Our second place last season got us Euro Cup playoff action which saw Stromsgodset destroyed 10-1 over two legs while only newly promoted Aberdeen have beaten us in the league and AC Milan have won at Ibrox in Europe while Kilmarnock ended our League Cup run at the quarter finals thanks to penalties. We’re top of the league by mid November and almost certainly going to qualify from our Euro Cup group with two games to go thanks to wins in our opening three games – a hammering of Heerenveen at Ibrox, a late 2-1 win at Sporting Lisbon and a superb 3-1 win over Milan in the San Siro. We’ve also won the Old Firm Derby as the side is playing superbly. Marcos Lopes is having a breakout season while Saidy Janko has been imperious at full back and James Tomkins outstanding in the heart of the defence.
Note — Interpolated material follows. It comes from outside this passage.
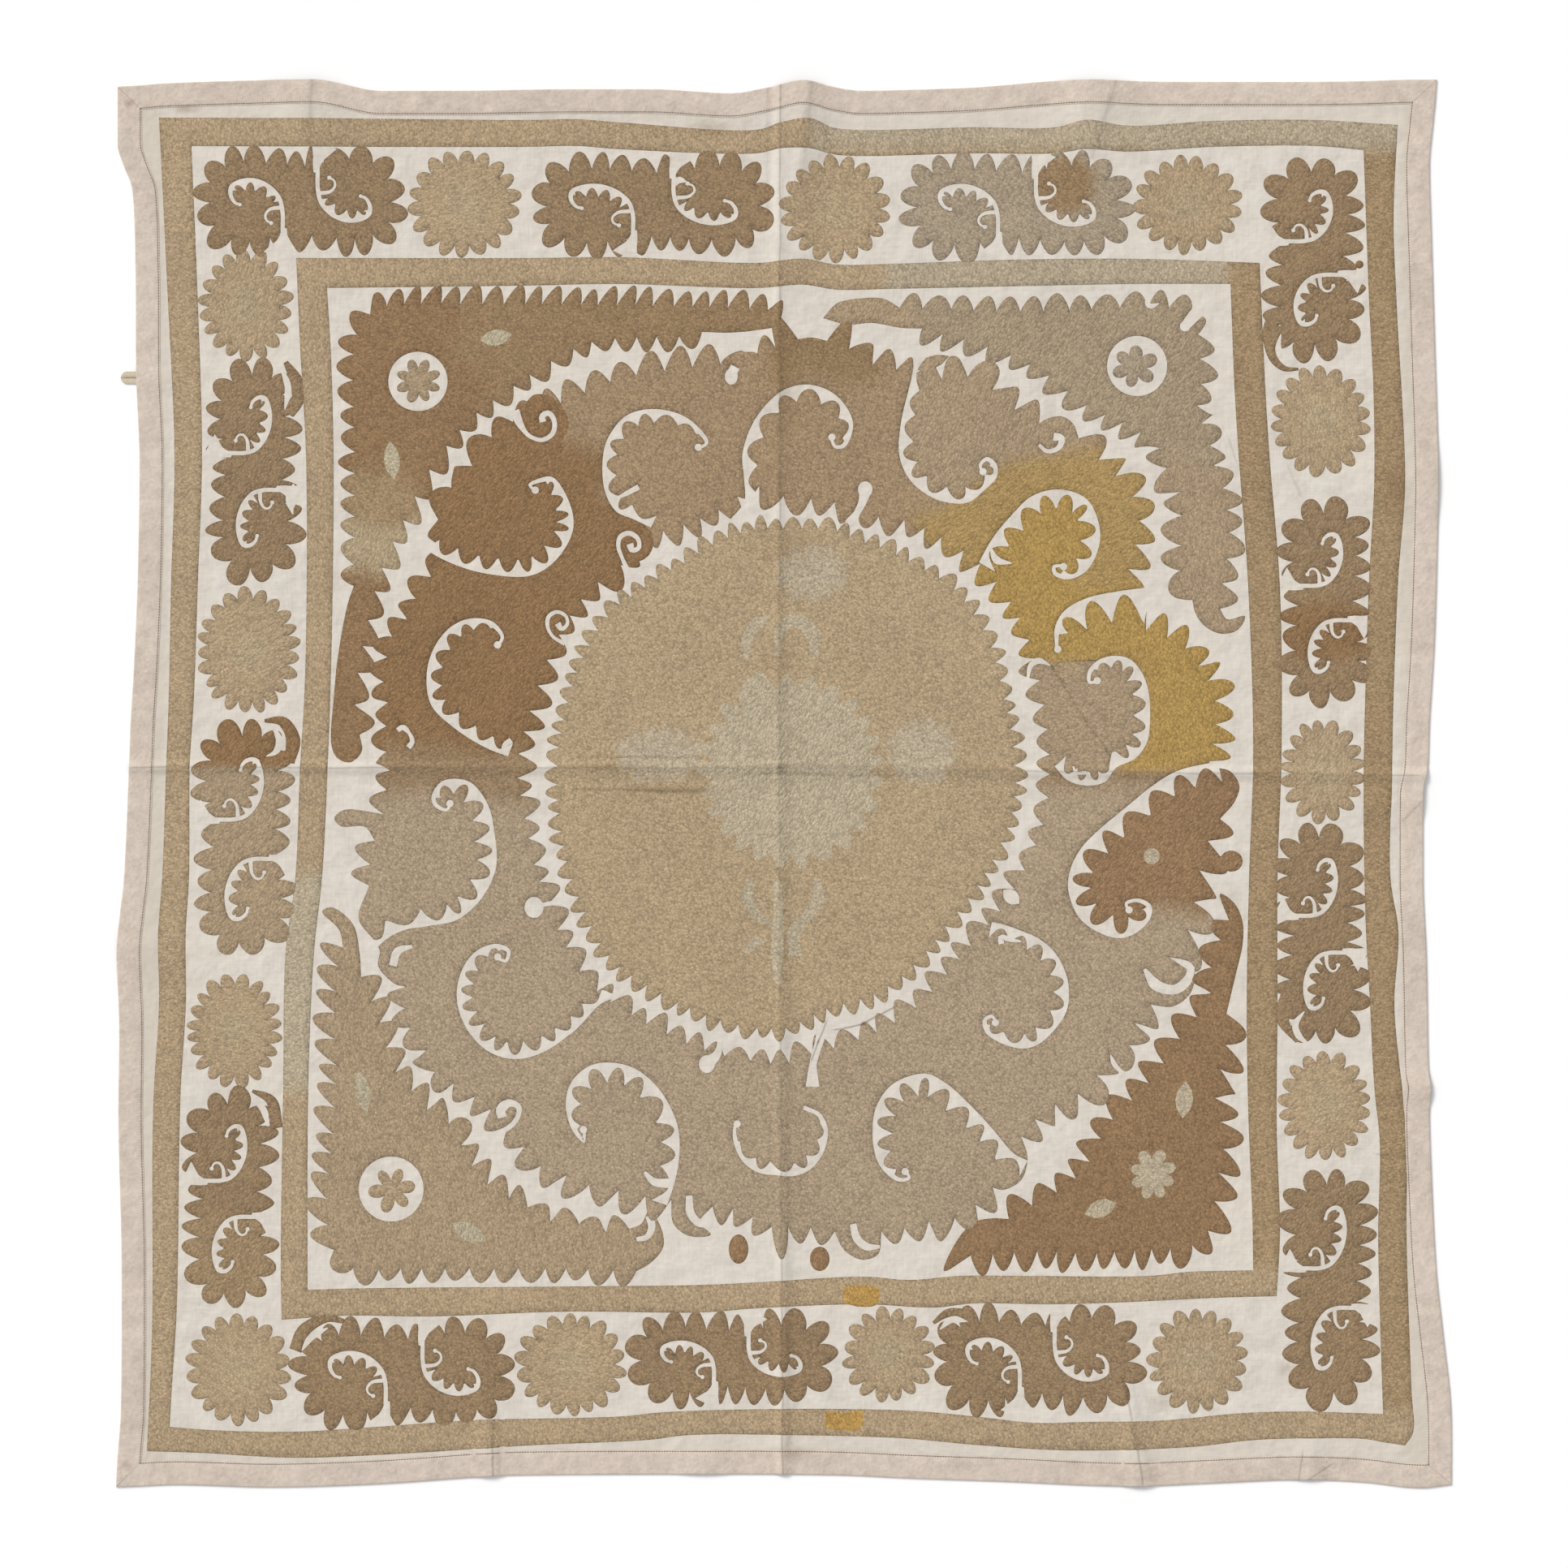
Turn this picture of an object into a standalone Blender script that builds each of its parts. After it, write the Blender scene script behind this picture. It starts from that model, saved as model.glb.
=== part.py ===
"""Embroidered tablecloth lying face up: its ground cloth, four edging strips and hanging loop.

Sizes are in millimetres until a vertex is made. x runs right, y away from the viewer, z up,
and the origin is on the surface under the middle of the cloth.
"""

import math

import bmesh
import bpy

MM = 0.001

# Driving sizes of the cloth.
HALF_WIDTH = 822.5
HALF_LENGTH = 867.5
GROUND_THICK = 1.2
EDGING_THICK = 1.0
EDGING_WIDTH = 30.0
EDGE_WAVE_REACH = 180.0
SEAT_GAP = 0.3
MITRE_GAP = 0.22

# How far each edge lies from its straight line, + outward, at points along it.
TOP_EDGE = [  # along x, outward
    (-820, -9), (-765, -5), (-680, -2), (-580, 0), (-495, -14), (-405, -14), (-260, -12),
    (-165, -12), (-65, -17), (-20, -10), (25, -1), (60, -9), (95, -14), (150, -13), (235, -10),
    (320, -3), (380, 0), (430, -2), (485, -3), (635, -3), (730, -2), (805, 0),
]
BOTTOM_EDGE = [  # along x, outward
    (-822, -1), (-750, -4), (-635, -1), (-500, -5), (-370, -14), (-315, -16), (-100, -17),
    (65, -16), (155, -12), (270, -8), (430, -2), (530, -6), (635, -10), (715, -7), (765, -1),
    (790, 0), (822, -4),
]
LEFT_EDGE = [  # along y, outward
    (-867, 0), (-830, -2), (-775, -6), (-600, -7), (-405, -3), (-305, -4), (-210, -1),
    (-160, -5), (-115, -10), (20, -16), (75, -18), (140, -22), (260, -27), (400, -29),
    (500, -25), (635, -24), (735, -20), (765, -10), (795, -2), (858, -2),
]
RIGHT_EDGE = [  # along y, outward
    (-867, 0), (-765, -1), (-680, -10), (-595, -19), (-450, -26), (-406, -27), (-376, -25),
    (-355, -28), (-210, -31), (-115, -35), (-15, -35), (20, -29), (75, -27), (175, -21),
    (305, -17), (365, -16), (555, -21), (685, -25), (760, -27), (820, -22), (866, -18),
]

# Folds and waves that stand up from the surface, as soft ridges along straight runs.
RIDGES = [  # start x, y, end x, y, half width, height at start, height at end
    (28, 868, 6, 560, 42, 8.0, 1.0),
    (-7, 868, -6, 20, 9, 2.2, 2.0),
    (-4, 20, -1, -868, 11, 2.4, 3.4),
    (-800, 20, -20, 19, 10, 3.0, 2.2),
    (-20, 19, 790, 10, 11, 2.2, 3.0),
    (-580, 870, -588, 700, 70, 7.0, 1.0),
    (380, 870, 392, 720, 62, 7.0, 1.0),
    (790, -14, 660, -20, 34, 5.0, 1.0),
    (798, -376, 690, -372, 26, 5.0, 1.0),
    (806, 375, 700, 372, 60, 4.0, 1.0),
    (-822, -208, -720, -200, 46, 4.0, 1.0),
    (-360, -852, -372, -700, 20, 4.5, 1.0),
    (443, -866, 420, -720, 24, 5.0, 1.0),
    (634, -860, 668, -770, 22, 3.6, 1.0),
    (-95, -850, -110, -760, 40, 3.0, 1.0),
]

# Driving sizes of the hanging loop, a narrow tape doubled and caught under the left edge.
LOOP_Y = 500.0
LOOP_WIDTH = 15.5
LOOP_REACH = 19.0
LOOP_TAIL = 14.0
LOOP_SLIT = 0.8
LOOP_BEND = 5.0
LOOP_THICK = 1.2
LOOP_ARC_STEPS = 14

# The pocket over the loop's tail: full height out to the first size, none at the second.
POCKET_HALF_WIDTH = (9.0, 15.0)
POCKET_DEPTH = (EDGING_WIDTH + 1.0, 2 * EDGING_WIDTH)

# Where the cloth's grid has its lines, so that folds and waves fall on them.
GRID_SPACING = 30.0
COLUMN_MARKS = (-765, -580, -360, -100, -18, -12, -6, -1, 6, 28, 50, 70, 95, 380, 440, 640, 765)
ROW_MARKS = (
    -810, -376, -208, -110, -14, -4, 5, 10, 15, 20, 26, 34, 75, 140, 375,
    LOOP_Y - POCKET_HALF_WIDTH[1], LOOP_Y - POCKET_HALF_WIDTH[0],
    LOOP_Y + POCKET_HALF_WIDTH[0], LOOP_Y + POCKET_HALF_WIDTH[1], 640, 765, 800,
)

CLOTH_SRGB = (216, 208, 197)
EDGING_SRGB = (211, 198, 184)
LOOP_SRGB = (206, 194, 172)
CLOTH_ROUGHNESS = 0.92
EDGING_ROUGHNESS = 0.9
LOOP_ROUGHNESS = 0.9
SHARP_ANGLE = math.radians(40)


def smooth_step(low, high, value):
    """0 below low, 1 above high, with an even curve between."""
    t = min(max((value - low) / (high - low), 0.0), 1.0)
    return t * t * (3.0 - 2.0 * t)


def along(table, at):
    """The table's value at a place, on a smooth curve through its points, level at each peak."""
    if at <= table[0][0]:
        return table[0][1]
    if at >= table[-1][0]:
        return table[-1][1]
    i = next(k for k in range(len(table) - 1) if at <= table[k + 1][0])
    (x0, v0), (x1, v1) = table[i], table[i + 1]

    def slope(k):
        before, after = table[max(k - 1, 0)], table[min(k + 1, len(table) - 1)]
        if (table[k][1] - before[1]) * (after[1] - table[k][1]) <= 0:
            return 0.0
        return (after[1] - before[1]) / (after[0] - before[0])

    run = x1 - x0
    t = (at - x0) / run
    rise = (2 * t**3 - 3 * t**2 + 1) * v0 + (3 * t**2 - 2 * t**3) * v1
    bend = (t**3 - 2 * t**2 + t) * slope(i) + (t**3 - t**2) * slope(i + 1)
    return rise + bend * run


def edge_pull(distance):
    """How much of an edge's wave is felt this far in from it: all of it across the edging."""
    return 1.0 - smooth_step(EDGING_WIDTH, EDGE_WAVE_REACH, distance)


def place(x, y):
    """Moves a point of the straight rectangle to where the uneven cloth has it."""
    left = along(LEFT_EDGE, y) * edge_pull(HALF_WIDTH + x)
    right = along(RIGHT_EDGE, y) * edge_pull(HALF_WIDTH - x)
    top = along(TOP_EDGE, x) * edge_pull(HALF_LENGTH - y)
    bottom = along(BOTTOM_EDGE, x) * edge_pull(HALF_LENGTH + y)
    return x - left + right, y + top - bottom


def ridge_height(x, y):
    """Height of the folds and waves above the surface."""
    height = 0.0
    for x0, y0, x1, y1, half_width, start, end in RIDGES:
        dx, dy = x1 - x0, y1 - y0
        t = ((x - x0) * dx + (y - y0) * dy) / (dx * dx + dy * dy)
        t = min(max(t, 0.0), 1.0)
        off = math.hypot(x - x0 - t * dx, y - y0 - t * dy) / half_width
        if off < 1.0:
            height += (start + t * (end - start)) * (1.0 - off * off) ** 2
    return height


def pocket_height(inset, y):
    """Height of the left edge's underside over the loop's tail, which it covers."""
    across = 1.0 - smooth_step(*POCKET_HALF_WIDTH, abs(y - LOOP_Y))
    inward = 1.0 - smooth_step(*POCKET_DEPTH, inset)
    return (LOOP_THICK + SEAT_GAP) * across * inward


def lifted(u, v, height):
    """A vertex over a point of the straight rectangle, this high above the cloth's underside.

    The edging is stiff across its width, so there a ridge keeps the height it has beside it.
    """
    inner_width, inner_length = HALF_WIDTH - POCKET_DEPTH[0], HALF_LENGTH - POCKET_DEPTH[0]
    beside = place(
        min(max(u, -inner_width), inner_width), min(max(v, -inner_length), inner_length)
    )
    x, y = place(u, v)
    z = ridge_height(*beside) + pocket_height(HALF_WIDTH + u, v) + height
    return x * MM, y * MM, z * MM


def grid_lines(half, marks):
    """Grid line positions: the cloth's rim, lines under the edging, the marks, and even fill."""
    border = [EDGING_THICK + SEAT_GAP, *POCKET_DEPTH]
    fixed = sorted([b - half for b in border] + [half - b for b in border] + list(marks))
    lines = []
    for low, high in zip(fixed, fixed[1:]):
        parts = math.ceil((high - low) / GRID_SPACING)
        lines += [low + (high - low) * k / parts for k in range(parts)]
    return lines + [fixed[-1]]


def make_material(name, srgb, roughness):
    """A plain cloth material of the given sRGB colour."""
    material = bpy.data.materials.new(name)
    material.use_nodes = True
    shader = material.node_tree.nodes["Principled BSDF"]
    levels = [c / 255 for c in srgb]
    linear = [c / 12.92 if c <= 0.04045 else ((c + 0.055) / 1.055) ** 2.4 for c in levels]
    shader.inputs["Base Color"].default_value = (*linear, 1.0)
    shader.inputs["Roughness"].default_value = roughness
    shader.inputs["Metallic"].default_value = 0.0
    return material


def add_object(name, mesh_data, material):
    """Turns a bmesh into an object of the scene and gives it its material."""
    bmesh.ops.recalc_face_normals(mesh_data, faces=mesh_data.faces)
    mesh = bpy.data.meshes.new(name)
    mesh_data.to_mesh(mesh)
    mesh_data.free()
    mesh.materials.append(material)
    mesh.shade_smooth()
    mesh.set_sharp_from_angle(angle=SHARP_ANGLE)
    bpy.context.scene.collection.objects.link(bpy.data.objects.new(name, mesh))


def make_cloth():
    """The ground as one closed sheet: an upper and a lower grid, joined around the rim."""
    columns = grid_lines(HALF_WIDTH, COLUMN_MARKS)
    rows = grid_lines(HALF_LENGTH, ROW_MARKS)
    mesh_data = bmesh.new()
    new_vert = mesh_data.verts.new
    lower = [[new_vert(lifted(u, v, 0.0)) for u in columns] for v in rows]
    upper = [[new_vert(lifted(u, v, GROUND_THICK)) for u in columns] for v in rows]
    last_row, last_column = len(rows) - 1, len(columns) - 1
    for r in range(last_row):
        for c in range(last_column):
            corners = [(r, c), (r, c + 1), (r + 1, c + 1), (r + 1, c)]
            mesh_data.faces.new([upper[i][j] for i, j in corners])
            mesh_data.faces.new([lower[i][j] for i, j in reversed(corners)])
    rim = [(0, c) for c in range(last_column)]
    rim += [(r, last_column) for r in range(last_row)]
    rim += [(last_row, c) for c in range(last_column, 0, -1)]
    rim += [(r, 0) for r in range(last_row, 0, -1)]
    for (i, j), (k, m) in zip(rim, rim[1:] + rim[:1]):
        mesh_data.faces.new([lower[i][j], lower[k][m], upper[k][m], upper[i][j]])
    add_object("cloth", mesh_data, make_material("cloth ground", CLOTH_SRGB, CLOTH_ROUGHNESS))


def edging_point(side, inset, run):
    """The straight rectangle's point this far in from a side and this far along it."""
    if side in ("left", "right"):
        sign = -1 if side == "left" else 1
        return sign * (HALF_WIDTH - inset), run
    sign = -1 if side == "bottom" else 1
    return run, sign * (HALF_LENGTH - inset)


def make_edging(side, material):
    """One edging strip: it lies on the cloth's rim and turns down over it, mitred at its ends."""
    half, marks = (HALF_LENGTH, ROW_MARKS) if side in ("left", "right") else (HALF_WIDTH, COLUMN_MARKS)
    under = GROUND_THICK + SEAT_GAP
    top = under + EDGING_THICK
    section = [  # outside: inset, height; inside: inset, height
        (0.0, 0.0, EDGING_THICK, 0.0),
        (0.0, top, EDGING_THICK, under),
        (EDGING_WIDTH, top, EDGING_WIDTH, under),
    ]
    runs = [run for run in grid_lines(half, marks) if abs(run) < half - EDGING_WIDTH - SEAT_GAP]
    mesh_data = bmesh.new()

    def ring(run, end=0):
        """The section's vertices at a place along the side, slanted at an end."""
        verts = []
        for columns in (section, section[::-1]):
            for outside_inset, outside_height, inside_inset, inside_height in columns:
                outside = columns is section
                inset = outside_inset if outside else inside_inset
                height = outside_height if outside else inside_height
                at = end * (half - inset - MITRE_GAP) if end else run
                verts.append(mesh_data.verts.new(lifted(*edging_point(side, inset, at), height)))
        return verts

    rings = [ring(0.0, -1)] + [ring(run) for run in runs] + [ring(0.0, 1)]
    count = 2 * len(section)
    for low, high in zip(rings, rings[1:]):
        for k in range(count):
            m = (k + 1) % count
            mesh_data.faces.new([low[k], low[m], high[m], high[k]])
    for end in (rings[0], rings[-1]):
        for k in range(len(section) - 1):
            mesh_data.faces.new([end[k], end[k + 1], end[count - 2 - k], end[count - 1 - k]])
    add_object(f"edging_{side}", mesh_data, material)


def make_loop():
    """The hanging loop: a doubled tape with a round bend, its two legs side by side."""
    edge = -HALF_WIDTH - along(LEFT_EDGE, LOOP_Y)
    root = edge + LOOP_TAIL
    radius = LOOP_WIDTH / 2
    bend_x = edge - LOOP_REACH + radius
    slit_end = edge - LOOP_REACH + LOOP_BEND
    outline = [(root, radius)]
    for k in range(LOOP_ARC_STEPS + 1):
        angle = math.pi / 2 + math.pi * k / LOOP_ARC_STEPS
        outline.append((bend_x + radius * math.cos(angle), radius * math.sin(angle)))
    half_slit = LOOP_SLIT / 2
    outline += [(root, -radius), (root, -half_slit), (slit_end, -half_slit)]
    outline += [(slit_end, half_slit), (root, half_slit)]
    mesh_data = bmesh.new()
    verts = [mesh_data.verts.new((x * MM, (LOOP_Y + y) * MM, 0.0)) for x, y in outline]
    face = mesh_data.faces.new(verts)
    raised = bmesh.ops.extrude_face_region(mesh_data, geom=[face])["geom"]
    for item in raised:
        if isinstance(item, bmesh.types.BMVert):
            item.co.z = LOOP_THICK * MM
    add_object("hanging_loop", mesh_data, make_material("loop tape", LOOP_SRGB, LOOP_ROUGHNESS))


def main():
    for old in list(bpy.data.objects):
        bpy.data.objects.remove(old)
    make_cloth()
    edging = make_material("edging cotton", EDGING_SRGB, EDGING_ROUGHNESS)
    for side in ("top", "bottom", "left", "right"):
        make_edging(side, edging)
    make_loop()


main()
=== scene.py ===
"""The looks of the embroidered tablecloth: cloth, edging, loop, embroidery, light and camera.

Sizes are in millimetres until a mesh is made. World x runs right, y up the cloth, z up.
The embroidery is laid out on a pattern sheet, x right and y down, of the photograph's size,
at 1 mm for each of its pixels, with the cloth's middle at (965.5, 965.5).
"""

import math

import bmesh
import bpy
import numpy as np
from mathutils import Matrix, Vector
from mathutils.geometry import delaunay_2d_cdt
from mathutils.kdtree import KDTree


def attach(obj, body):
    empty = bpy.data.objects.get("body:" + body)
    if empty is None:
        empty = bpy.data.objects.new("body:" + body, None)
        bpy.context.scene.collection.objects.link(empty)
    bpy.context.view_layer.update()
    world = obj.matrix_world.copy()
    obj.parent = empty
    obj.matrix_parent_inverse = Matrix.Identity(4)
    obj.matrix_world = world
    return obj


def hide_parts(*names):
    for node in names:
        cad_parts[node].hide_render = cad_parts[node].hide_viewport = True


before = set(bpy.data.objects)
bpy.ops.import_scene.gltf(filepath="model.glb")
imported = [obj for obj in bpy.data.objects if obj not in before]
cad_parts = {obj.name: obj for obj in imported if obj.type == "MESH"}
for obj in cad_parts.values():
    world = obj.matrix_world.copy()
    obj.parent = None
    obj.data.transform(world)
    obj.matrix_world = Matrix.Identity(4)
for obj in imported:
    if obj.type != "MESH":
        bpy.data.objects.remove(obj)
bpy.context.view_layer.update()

MM = 0.001
SHEET_MIDDLE = 965.5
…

There is some concern over the future of Jordan Hamill who was looking to leave for bigger and better things (obviously aware of Nottingham Forest’s interest) but he has been convinced to stay for the rest of the season while Fulham have been sniffing around Yussuf Poulsen.
So, the save rolls on into the middle of what is now the fifth season and it’s been some ride along the way. If this save has shown me anything about Football Manager, it’s that the game has this strangely incredible way of making unknown, unheard of or unheralded players heroes in your eyes thanks to little moments every now and again when you needed a goal or a clean sheet. The likes of Nicky Law, Guyon Philips, Andy Little, Jermaine Grandison, Luca Gasparotto, Jordan Hammil and Andy Murdoch are all players that I have an affinity for thanks to this save. The power of FM is incredible isn’t it?